··· Supplied information ···

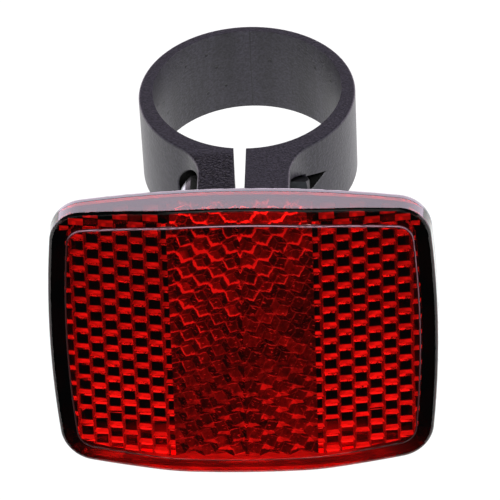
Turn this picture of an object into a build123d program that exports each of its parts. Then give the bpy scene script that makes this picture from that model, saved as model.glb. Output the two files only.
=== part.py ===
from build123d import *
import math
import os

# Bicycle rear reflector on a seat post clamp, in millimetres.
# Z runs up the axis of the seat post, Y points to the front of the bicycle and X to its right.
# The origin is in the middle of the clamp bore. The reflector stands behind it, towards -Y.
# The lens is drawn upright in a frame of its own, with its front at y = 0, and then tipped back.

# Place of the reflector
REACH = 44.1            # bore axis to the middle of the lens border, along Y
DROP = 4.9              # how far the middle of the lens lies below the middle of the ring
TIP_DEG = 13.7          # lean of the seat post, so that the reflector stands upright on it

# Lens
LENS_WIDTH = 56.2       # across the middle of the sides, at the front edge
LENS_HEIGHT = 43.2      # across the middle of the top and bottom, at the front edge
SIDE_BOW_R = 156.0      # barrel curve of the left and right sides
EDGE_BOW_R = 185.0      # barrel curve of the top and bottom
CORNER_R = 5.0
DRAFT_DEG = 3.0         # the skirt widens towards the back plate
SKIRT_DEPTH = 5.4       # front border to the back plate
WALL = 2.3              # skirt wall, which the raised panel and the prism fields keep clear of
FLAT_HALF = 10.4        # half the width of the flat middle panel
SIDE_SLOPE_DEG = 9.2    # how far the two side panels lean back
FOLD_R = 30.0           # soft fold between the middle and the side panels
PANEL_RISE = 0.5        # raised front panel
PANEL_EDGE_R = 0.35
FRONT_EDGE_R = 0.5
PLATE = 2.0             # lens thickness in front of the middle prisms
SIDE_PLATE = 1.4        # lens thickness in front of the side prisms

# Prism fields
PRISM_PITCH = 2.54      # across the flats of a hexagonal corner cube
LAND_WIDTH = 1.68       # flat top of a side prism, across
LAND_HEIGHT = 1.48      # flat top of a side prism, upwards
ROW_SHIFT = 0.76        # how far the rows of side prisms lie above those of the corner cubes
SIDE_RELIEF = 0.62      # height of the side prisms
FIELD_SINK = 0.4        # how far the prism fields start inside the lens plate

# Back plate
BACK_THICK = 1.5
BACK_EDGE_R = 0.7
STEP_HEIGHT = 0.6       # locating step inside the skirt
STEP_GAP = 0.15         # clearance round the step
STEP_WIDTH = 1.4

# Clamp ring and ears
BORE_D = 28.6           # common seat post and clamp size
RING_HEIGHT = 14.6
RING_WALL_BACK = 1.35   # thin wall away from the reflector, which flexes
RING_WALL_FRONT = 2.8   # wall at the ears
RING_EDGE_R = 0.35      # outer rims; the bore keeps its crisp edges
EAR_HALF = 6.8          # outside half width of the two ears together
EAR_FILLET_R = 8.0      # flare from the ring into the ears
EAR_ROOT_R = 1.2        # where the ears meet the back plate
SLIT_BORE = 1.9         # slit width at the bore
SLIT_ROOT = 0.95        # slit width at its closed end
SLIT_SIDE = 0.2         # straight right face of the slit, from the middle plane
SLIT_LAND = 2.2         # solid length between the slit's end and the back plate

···

* [Problem] Write out the full listing, keeping every line exactly as it is.

* [Problem solution]
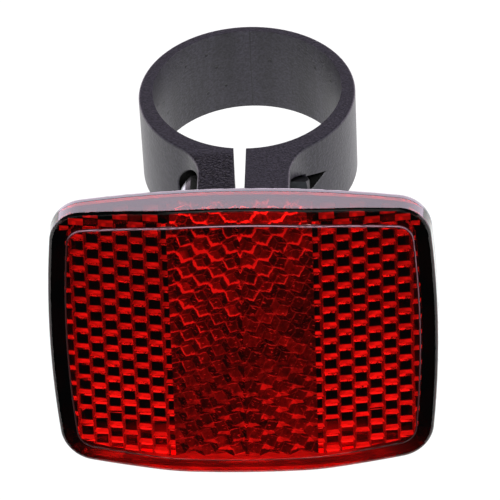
Turn this picture of an object into a build123d program that exports each of its parts. Then give the bpy scene script that makes this picture from that model, saved as model.glb. Output the two files only.
=== part.py ===
from build123d import *
import math
import os

# Bicycle rear reflector on a seat post clamp, in millimetres.
# Z runs up the axis of the seat post, Y points to the front of the bicycle and X to its right.
# The origin is in the middle of the clamp bore. The reflector stands behind it, towards -Y.
# The lens is drawn upright in a frame of its own, with its front at y = 0, and then tipped back.

# Place of the reflector
REACH = 44.1            # bore axis to the middle of the lens border, along Y
DROP = 4.9              # how far the middle of the lens lies below the middle of the ring
TIP_DEG = 13.7          # lean of the seat post, so that the reflector stands upright on it

# Lens
LENS_WIDTH = 56.2       # across the middle of the sides, at the front edge
LENS_HEIGHT = 43.2      # across the middle of the top and bottom, at the front edge
SIDE_BOW_R = 156.0      # barrel curve of the left and right sides
EDGE_BOW_R = 185.0      # barrel curve of the top and bottom
CORNER_R = 5.0
DRAFT_DEG = 3.0         # the skirt widens towards the back plate
SKIRT_DEPTH = 5.4       # front border to the back plate
WALL = 2.3              # skirt wall, which the raised panel and the prism fields keep clear of
FLAT_HALF = 10.4        # half the width of the flat middle panel
SIDE_SLOPE_DEG = 9.2    # how far the two side panels lean back
FOLD_R = 30.0           # soft fold between the middle and the side panels
PANEL_RISE = 0.5        # raised front panel
PANEL_EDGE_R = 0.35
FRONT_EDGE_R = 0.5
PLATE = 2.0             # lens thickness in front of the middle prisms
SIDE_PLATE = 1.4        # lens thickness in front of the side prisms

# Prism fields
PRISM_PITCH = 2.54      # across the flats of a hexagonal corner cube
LAND_WIDTH = 1.68       # flat top of a side prism, across
LAND_HEIGHT = 1.48      # flat top of a side prism, upwards
ROW_SHIFT = 0.76        # how far the rows of side prisms lie above those of the corner cubes
SIDE_RELIEF = 0.62      # height of the side prisms
FIELD_SINK = 0.4        # how far the prism fields start inside the lens plate

# Back plate
BACK_THICK = 1.5
BACK_EDGE_R = 0.7
STEP_HEIGHT = 0.6       # locating step inside the skirt
STEP_GAP = 0.15         # clearance round the step
STEP_WIDTH = 1.4

# Clamp ring and ears
BORE_D = 28.6           # common seat post and clamp size
RING_HEIGHT = 14.6
RING_WALL_BACK = 1.35   # thin wall away from the reflector, which flexes
RING_WALL_FRONT = 2.8   # wall at the ears
RING_EDGE_R = 0.35      # outer rims; the bore keeps its crisp edges
EAR_HALF = 6.8          # outside half width of the two ears together
EAR_FILLET_R = 8.0      # flare from the ring into the ears
EAR_ROOT_R = 1.2        # where the ears meet the back plate
SLIT_BORE = 1.9         # slit width at the bore
SLIT_ROOT = 0.95        # slit width at its closed end
SLIT_SIDE = 0.2         # straight right face of the slit, from the middle plane
SLIT_LAND = 2.2         # solid length between the slit's end and the back plate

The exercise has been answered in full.